Мне хотелось уловить самое общее, неизменяемое ядро того искусства, которое всегда одобрялось как правильное. При всех очевидных различиях между официальным поэтом 30-х годов Твардовским и официальным поэтом 70-х годов Р. Рождественским нечто существенное остается в силе. Не изменяется оно и при подключении некоторых авангардистских приемов и тем более – при расширении круга тем (куда легко вошла и «религиозная»). Я полагаю, что термин «советская поэзия» необходимо сохранить в его исходном, исторически оплаченном значении. Ревизия термина, с тем чтобы он смог покрыть всех живших в советские годы и по разным причинам не выражавших «антисоветских» взглядов – и Суркова, и Ахматову, и Мандельштама, и Рыжманова (о нем см. ниже), была бы неуважением к воле обеих сторон, не желавших мыслить себя сообществом.

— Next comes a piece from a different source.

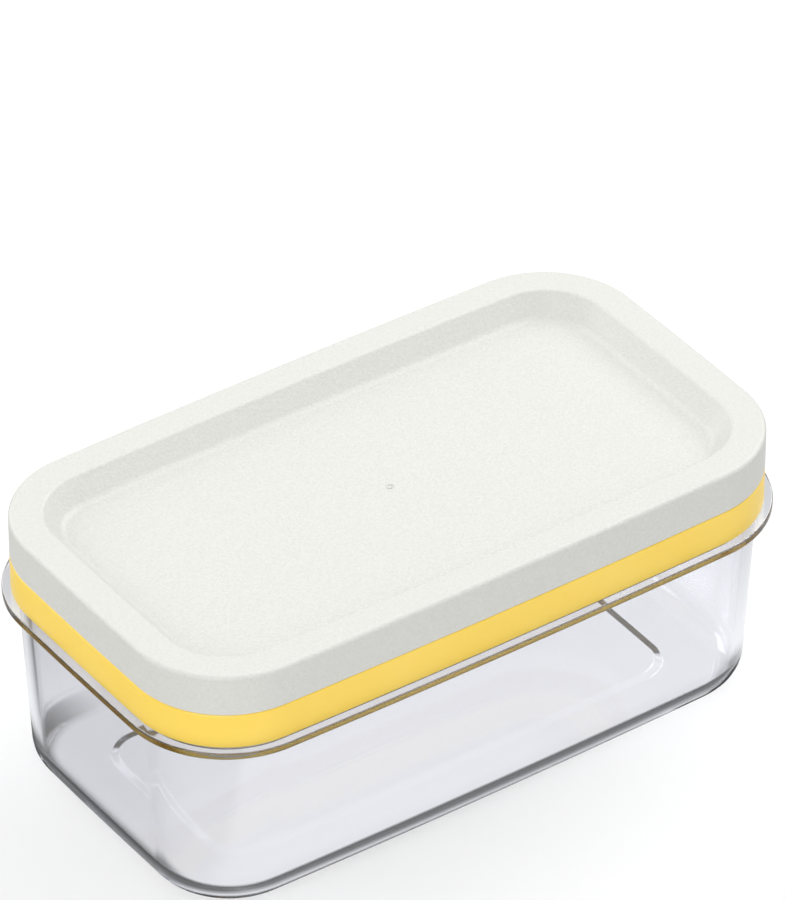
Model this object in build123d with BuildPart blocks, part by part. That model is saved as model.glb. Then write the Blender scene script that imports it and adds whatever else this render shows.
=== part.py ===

Своеобразие советского искусства, опередив теоретиков и историков, уловили практики: соцарт выстроил не пародию, а скорее изнаночную сторону этой модели. Но лицевая сторона соцарта – в сущности, одна стилевая волна советского искусства: официоз 30-50 х годов, сталинский ампир, соединивший в себе какую-то фундаментальную беспомощность с изощренной мастеровитостью и фотографический натурализм с мифологичностью. Полемика шестидесятых с этим официозом касалась всех четырех составляющих: но сам «молодежный стиль» стал одной из волн все того же советского искусства. Какая же общая глубина поднимала эти волны?

Своеобразие новой поэзии было бы неверно сводить к ее служилому, заказному характеру («социальный заказ»): она была и интимной лирикой, внутренним пафосом творца, совпавшим с внешним требованием. С этой-то изнутри обоснованной стороны, со стороны искренности, а не двоемыслия, всего интереснее эстетика советской поэзии. Мое «предложение о теоретическом статусе» состояло в том, что корни этого искусства уходят не туда, где их ищут: не в любое из течений авторской профессиональной литературы прошлого. Эта поэзия вышла из позднего фольклора: точнее, она из него не вышла.

Этому заключению, или гипотезе, как угодно, – об эстетической природе советской поэзии – способствовала книга, посвященная весьма далекому от наших палестин предмету: исследование английского фольклориста Р. Ренвика7. Этой книге, вышедшей в 1980 году и тогда же мной (в качестве внештатного референта по зарубежной филологии в ИНИОНе) прочитанной, я и обязана «Предложением о теоретическом статусе…». И больше, чем автору, я обязана его материалу: стихам английских поэтов-дилетантов (рабочих, домохозяек и др.), опубликованным в местной прессе, которые Ренвик приводит и анализирует в фольклористической перспективе: как образцы позднего, или вырожденного, фольклора. Эти сочинения оказались невероятно похожими на то, что мы привыкли читать в нашей печати!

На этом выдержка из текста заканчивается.